Dove finisce la conoscenza umana e dove inizia il mistero? La conoscenza umana si espande come una mappa incompleta, illuminando territori vasti, ma lasciando sempre ai margini zone d’ombra. Ogni conquista intellettuale, come la decifrazione delle tecniche costruttive di Sacsayhuamán, ci avvicina alla verità, ma ci ricorda anche che il mistero è parte integrante del cammino. L’antico e il non compreso non sono limiti, ma orizzonti: il mistero non inizia dove termina la conoscenza, ma la accompagna, la provoca, la stimola a superarsi.

Quanto della nostra storia è fatta di “pietre” che ancora non sappiamo interpretare? La nostra storia è letteralmente e metaforicamente costruita su pietre non interpretate: monumenti, tradizioni, linguaggi perduti, simboli incisi che resistono al tempo più della parola scritta. Ciò che non capiamo oggi potrebbe essere la chiave del domani, e ciò che diamo per scontato ora era, un tempo, indecifrabile. Sacsayhuamán, come le piramidi egizie o i megaliti di Stonehenge, ci ricordano che la storia è un dialogo infinito tra presente e passato, tra ciò che riusciamo a spiegare e ciò che resta sospeso nell’attesa di nuove domande.

Siamo davvero così diversi dagli antichi costruttori, o anche noi, nel nostro tempo, lasciamo enigmi che sfideranno le menti future? In realtà, non siamo così diversi.

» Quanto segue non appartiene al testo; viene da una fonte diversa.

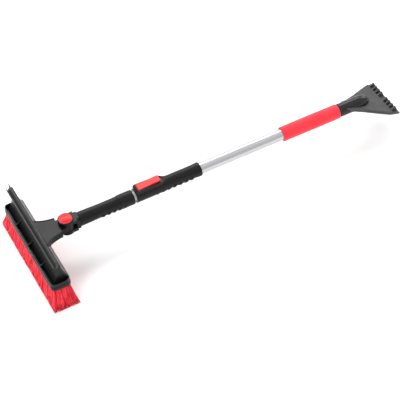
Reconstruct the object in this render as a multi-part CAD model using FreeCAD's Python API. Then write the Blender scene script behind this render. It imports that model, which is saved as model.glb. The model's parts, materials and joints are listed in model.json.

Ogni epoca costruisce le sue “mura di Sacsayhuamán”: opere, tecnologie, pensieri che, pur sembrandoci chiari, diventeranno misteriosi per chi verrà dopo di noi. Lasciamo tracce, codici, architetture – fisiche o digitali – che le generazioni future dovranno decifrare. Il ciclo del mistero e della scoperta è eterno, e la meraviglia che proviamo di fronte alle imprese degli antichi è la stessa che, forse, proveranno i posteri davanti alle nostre realizzazioni.

Così, Sacsayhuamán non è solo un’eredità materiale ma anche un invito: accettare che il mistero non è ciò che va eliminato, ma ciò che ci spinge a cercare, a domandare, a non smettere mai di meravigliarci e di imparare.